We are going to evaluate the competition at that level, and obviously that plays into the issue of giving the taxpayers the best value for their dollar.
The other facet of this issue is more subjective. I am convinced that you've got to simplify complex issues so people will understand what you are trying to accomplish.
Nothing is more important in this undertaking than people.
I am committed to retaining people and letting them grow. I want to have a sense of family and community.
That commitment extends to the private-sector employees who work on Deepwater because they are going to have as much of an impact on the Coast Guard as I am. They will design and produce equipment that young men and women in the Coast Guard will depend on to carry out their mission.
Our focus on people is complemented by a focus on partnership. I don't for a minute think that this will succeed without a partnership with the integrator and subcontractor. If we don't have that, we are doomed to fail.GCN: Congress has indicated that three years from now it may not provide Deepwater with the $500 million the Guard plans to spend annually.
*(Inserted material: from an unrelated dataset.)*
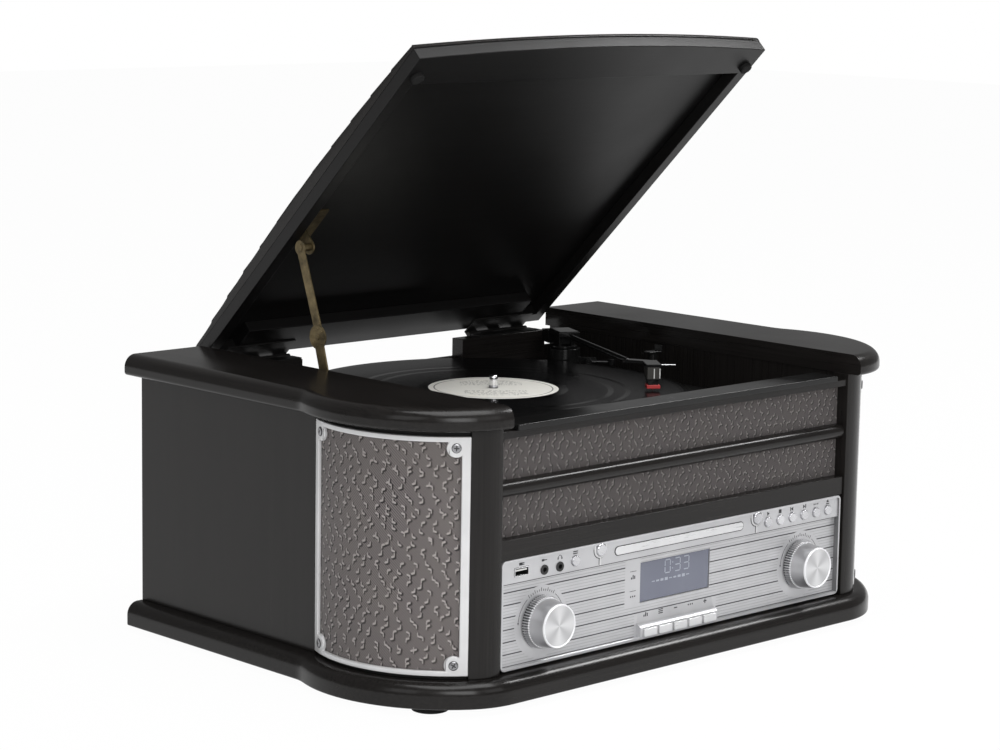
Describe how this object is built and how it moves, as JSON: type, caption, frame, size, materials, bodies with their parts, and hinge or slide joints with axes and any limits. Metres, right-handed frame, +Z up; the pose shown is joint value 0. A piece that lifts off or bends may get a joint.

How would you deal with that?
Stillman: I totally agree with GAO and Congress that sustainability and stability in terms of long-term funding are important to the success of the project.
You must design a strategy that allows you flexibility. Can you accommodate reduced funding levels? During certain periods of time, sure you can.
Every year we will dutifully attend to the issue of how much money we have and what statements of work we are going to execute.
If it falls significantly below $500 million over an extended period of time, we'll need to step back and take stock in the project to see if it is providing value for the taxpayer.
The reality is that the longer you take to implement the new system, the more it's going to cost.
And we know the best way to do this is to spend well over $1.2 billion for 13 years to get this as soon as we can. But we also know that we will never get that money for 13 years.
So, that $500 million was a realistic figure.
The other side of the coin is that we have to hit home runs early and often. If we don't succeed, then by God we don't deserve to get funding.